_What to do_
Copy out exactly the lines from the start of the data to the line containing "self.camera()". Include both.

_Modeling code records_
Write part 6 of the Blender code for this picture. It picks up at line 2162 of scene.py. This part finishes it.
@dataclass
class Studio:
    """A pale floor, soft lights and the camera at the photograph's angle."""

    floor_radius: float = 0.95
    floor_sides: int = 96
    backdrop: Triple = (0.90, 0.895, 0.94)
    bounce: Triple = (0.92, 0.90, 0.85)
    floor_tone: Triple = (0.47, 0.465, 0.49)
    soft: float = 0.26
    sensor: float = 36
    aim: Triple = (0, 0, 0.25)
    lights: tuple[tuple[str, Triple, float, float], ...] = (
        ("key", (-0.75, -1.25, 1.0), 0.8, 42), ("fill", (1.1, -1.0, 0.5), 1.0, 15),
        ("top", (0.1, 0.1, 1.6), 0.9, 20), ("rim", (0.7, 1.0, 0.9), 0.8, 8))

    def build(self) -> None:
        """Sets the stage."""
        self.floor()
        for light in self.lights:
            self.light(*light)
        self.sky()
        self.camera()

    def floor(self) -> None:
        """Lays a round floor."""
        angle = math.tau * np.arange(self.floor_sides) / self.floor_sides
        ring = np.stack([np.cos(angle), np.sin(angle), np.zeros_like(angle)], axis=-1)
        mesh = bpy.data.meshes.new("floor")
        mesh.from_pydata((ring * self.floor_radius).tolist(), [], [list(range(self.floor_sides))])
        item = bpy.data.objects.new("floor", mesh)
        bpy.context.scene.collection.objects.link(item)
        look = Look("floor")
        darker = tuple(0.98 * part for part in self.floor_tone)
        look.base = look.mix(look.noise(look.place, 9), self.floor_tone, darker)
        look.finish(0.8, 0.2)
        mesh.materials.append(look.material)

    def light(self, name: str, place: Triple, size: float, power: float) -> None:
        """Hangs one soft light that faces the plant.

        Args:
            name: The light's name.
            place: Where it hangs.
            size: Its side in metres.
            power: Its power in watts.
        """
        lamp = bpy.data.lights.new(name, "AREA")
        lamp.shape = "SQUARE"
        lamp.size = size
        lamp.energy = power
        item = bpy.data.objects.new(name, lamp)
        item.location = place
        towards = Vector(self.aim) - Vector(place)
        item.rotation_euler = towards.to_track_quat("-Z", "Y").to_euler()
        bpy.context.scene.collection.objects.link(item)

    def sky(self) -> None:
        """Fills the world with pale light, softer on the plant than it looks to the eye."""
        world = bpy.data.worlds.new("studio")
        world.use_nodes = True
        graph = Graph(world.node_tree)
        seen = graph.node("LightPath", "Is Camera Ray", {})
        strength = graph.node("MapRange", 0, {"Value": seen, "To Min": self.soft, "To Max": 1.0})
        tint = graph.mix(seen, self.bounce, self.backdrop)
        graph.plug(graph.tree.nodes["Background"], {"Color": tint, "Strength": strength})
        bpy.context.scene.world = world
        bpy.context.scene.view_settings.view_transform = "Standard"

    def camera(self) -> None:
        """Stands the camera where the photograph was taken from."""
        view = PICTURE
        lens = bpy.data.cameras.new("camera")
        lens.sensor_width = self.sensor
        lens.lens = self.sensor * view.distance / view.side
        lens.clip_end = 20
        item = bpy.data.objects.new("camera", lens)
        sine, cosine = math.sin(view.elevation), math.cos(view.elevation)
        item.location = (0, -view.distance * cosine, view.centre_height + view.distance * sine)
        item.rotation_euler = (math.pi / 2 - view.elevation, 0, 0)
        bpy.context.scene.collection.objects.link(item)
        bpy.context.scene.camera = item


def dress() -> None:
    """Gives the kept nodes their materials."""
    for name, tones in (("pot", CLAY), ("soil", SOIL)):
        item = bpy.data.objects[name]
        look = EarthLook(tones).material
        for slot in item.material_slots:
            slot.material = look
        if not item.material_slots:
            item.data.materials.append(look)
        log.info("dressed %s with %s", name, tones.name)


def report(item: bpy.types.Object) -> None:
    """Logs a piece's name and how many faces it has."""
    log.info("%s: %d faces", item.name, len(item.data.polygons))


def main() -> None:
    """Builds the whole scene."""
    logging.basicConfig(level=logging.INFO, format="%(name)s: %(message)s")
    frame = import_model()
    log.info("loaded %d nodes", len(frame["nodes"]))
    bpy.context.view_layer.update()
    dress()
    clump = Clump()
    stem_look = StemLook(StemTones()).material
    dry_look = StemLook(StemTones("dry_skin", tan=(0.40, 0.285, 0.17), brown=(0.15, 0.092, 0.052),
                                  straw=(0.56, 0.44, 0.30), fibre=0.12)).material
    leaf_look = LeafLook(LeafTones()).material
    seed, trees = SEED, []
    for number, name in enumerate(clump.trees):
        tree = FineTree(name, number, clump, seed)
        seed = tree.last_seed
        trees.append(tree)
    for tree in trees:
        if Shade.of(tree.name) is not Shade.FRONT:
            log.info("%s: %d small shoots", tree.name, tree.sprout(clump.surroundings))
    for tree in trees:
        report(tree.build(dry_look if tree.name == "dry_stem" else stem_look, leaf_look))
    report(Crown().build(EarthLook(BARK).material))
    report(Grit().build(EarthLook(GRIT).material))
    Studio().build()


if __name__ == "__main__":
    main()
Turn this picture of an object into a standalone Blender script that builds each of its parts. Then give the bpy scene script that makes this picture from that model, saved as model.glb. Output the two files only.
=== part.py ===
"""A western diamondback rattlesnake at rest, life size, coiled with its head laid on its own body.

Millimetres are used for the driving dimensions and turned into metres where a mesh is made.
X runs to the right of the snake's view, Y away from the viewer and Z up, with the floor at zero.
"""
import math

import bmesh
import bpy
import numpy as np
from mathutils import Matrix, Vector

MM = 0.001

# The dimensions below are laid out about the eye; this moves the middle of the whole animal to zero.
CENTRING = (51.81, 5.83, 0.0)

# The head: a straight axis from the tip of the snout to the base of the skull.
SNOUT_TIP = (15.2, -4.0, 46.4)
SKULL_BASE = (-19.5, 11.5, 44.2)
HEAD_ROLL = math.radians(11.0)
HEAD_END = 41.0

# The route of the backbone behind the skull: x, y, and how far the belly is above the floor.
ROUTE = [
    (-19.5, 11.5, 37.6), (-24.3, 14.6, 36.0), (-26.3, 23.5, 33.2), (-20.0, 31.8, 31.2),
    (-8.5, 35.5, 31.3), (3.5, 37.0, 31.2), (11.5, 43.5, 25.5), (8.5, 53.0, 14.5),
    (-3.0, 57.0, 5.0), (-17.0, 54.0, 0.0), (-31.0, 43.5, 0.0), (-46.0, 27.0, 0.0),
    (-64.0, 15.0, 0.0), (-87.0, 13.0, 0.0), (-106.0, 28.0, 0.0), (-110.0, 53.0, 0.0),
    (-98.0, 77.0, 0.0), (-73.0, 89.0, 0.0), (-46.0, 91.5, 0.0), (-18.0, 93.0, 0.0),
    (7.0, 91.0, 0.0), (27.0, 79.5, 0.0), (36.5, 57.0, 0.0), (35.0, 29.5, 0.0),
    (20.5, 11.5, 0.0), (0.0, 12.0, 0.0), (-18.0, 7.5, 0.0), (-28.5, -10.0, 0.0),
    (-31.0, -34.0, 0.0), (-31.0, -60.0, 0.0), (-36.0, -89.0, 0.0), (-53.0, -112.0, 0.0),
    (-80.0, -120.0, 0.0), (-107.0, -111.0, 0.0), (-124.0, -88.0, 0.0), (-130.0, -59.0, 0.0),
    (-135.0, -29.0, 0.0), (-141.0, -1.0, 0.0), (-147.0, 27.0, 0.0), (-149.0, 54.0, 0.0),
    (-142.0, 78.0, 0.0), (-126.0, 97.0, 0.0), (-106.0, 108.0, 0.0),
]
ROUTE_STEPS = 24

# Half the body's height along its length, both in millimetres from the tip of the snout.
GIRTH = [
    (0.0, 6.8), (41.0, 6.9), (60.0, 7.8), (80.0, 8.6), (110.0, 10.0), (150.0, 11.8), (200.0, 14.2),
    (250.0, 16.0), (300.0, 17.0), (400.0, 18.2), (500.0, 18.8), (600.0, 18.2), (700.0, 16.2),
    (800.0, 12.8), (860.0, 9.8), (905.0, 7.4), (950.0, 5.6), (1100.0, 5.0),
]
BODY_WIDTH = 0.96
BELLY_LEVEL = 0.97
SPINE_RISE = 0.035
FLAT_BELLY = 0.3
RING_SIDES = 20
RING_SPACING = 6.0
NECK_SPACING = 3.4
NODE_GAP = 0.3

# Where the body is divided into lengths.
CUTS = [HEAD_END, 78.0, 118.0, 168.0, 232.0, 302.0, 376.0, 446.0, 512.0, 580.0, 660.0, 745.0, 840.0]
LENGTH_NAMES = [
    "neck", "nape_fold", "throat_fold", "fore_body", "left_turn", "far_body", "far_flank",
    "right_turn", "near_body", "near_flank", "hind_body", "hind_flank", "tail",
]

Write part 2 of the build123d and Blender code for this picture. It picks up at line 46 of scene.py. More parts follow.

_Result below_
Write part 6 of the Blender code for this picture. It picks up at line 2162 of scene.py. This part finishes it.
@dataclass
class Studio:
    """A pale floor, soft lights and the camera at the photograph's angle."""

    floor_radius: float = 0.95
    floor_sides: int = 96
    backdrop: Triple = (0.90, 0.895, 0.94)
    bounce: Triple = (0.92, 0.90, 0.85)
    floor_tone: Triple = (0.47, 0.465, 0.49)
    soft: float = 0.26
    sensor: float = 36
    aim: Triple = (0, 0, 0.25)
    lights: tuple[tuple[str, Triple, float, float], ...] = (
        ("key", (-0.75, -1.25, 1.0), 0.8, 42), ("fill", (1.1, -1.0, 0.5), 1.0, 15),
        ("top", (0.1, 0.1, 1.6), 0.9, 20), ("rim", (0.7, 1.0, 0.9), 0.8, 8))

    def build(self) -> None:
        """Sets the stage."""
        self.floor()
        for light in self.lights:
            self.light(*light)
        self.sky()
        self.camera()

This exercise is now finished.